The talking point that government or the coal lobby is holding NGVs back appears to be a myth. There might be some truth to the logic that the oil majors don't want to get into the relatively less lucrative NGV area. However they now all have natural gas arms, so that they would want to undermine natty is counterintuitive.
NGV technology is mature. The oil/gas ratio is at elevated levels. Over the past couple of years, federal tax credits of $32k have been available for LNG truck purchases, along with other state incentives. Federal tax credits of 50c/gallon have also been available. The EPA 2010 regulations disadvantage diesel. To NGV proponents, the economic case for NGVs is crystal clear, even without subsidies. So why the big push for the NATGAS Act?
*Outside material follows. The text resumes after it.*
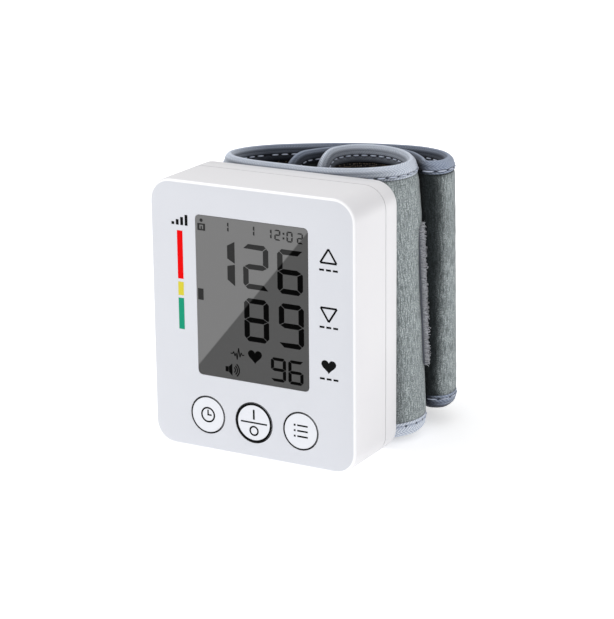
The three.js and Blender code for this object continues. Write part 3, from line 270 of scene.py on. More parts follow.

What do you want Secretary Chu to do? Wear an I heart NGV t-shirt and drive around America in an LNG truck? The commercial trucking sector is one of the most cold-blooded industries. It doesn't need rhetoric from Washington to switch to LNG if the business case to do so is watertight.
CLNE has access to capital markets. Investors seeking alpha will give CLNE money if they think an adequate return is there. The US government certainly doesn't have the money to fund the infrastructure. Pickens has lots of rich friends, and lots of money himself, to pour into this. Maybe launch a 'freedom' bond to let regular Americans fund it.
Of course Pickens has not - to my knowledge - put a price on how much it would cost to roll out the infrastructure. I'll get to that in part VII. For now it appears that the Pickens Plan is more like a Potemkin Plan.
The tsunami has just broken onto Hilo bay, fairly weak, and quite a disappointing media spectacle. Perhaps it's a metaphor for America's quixotic quest to break the back of foreign oil.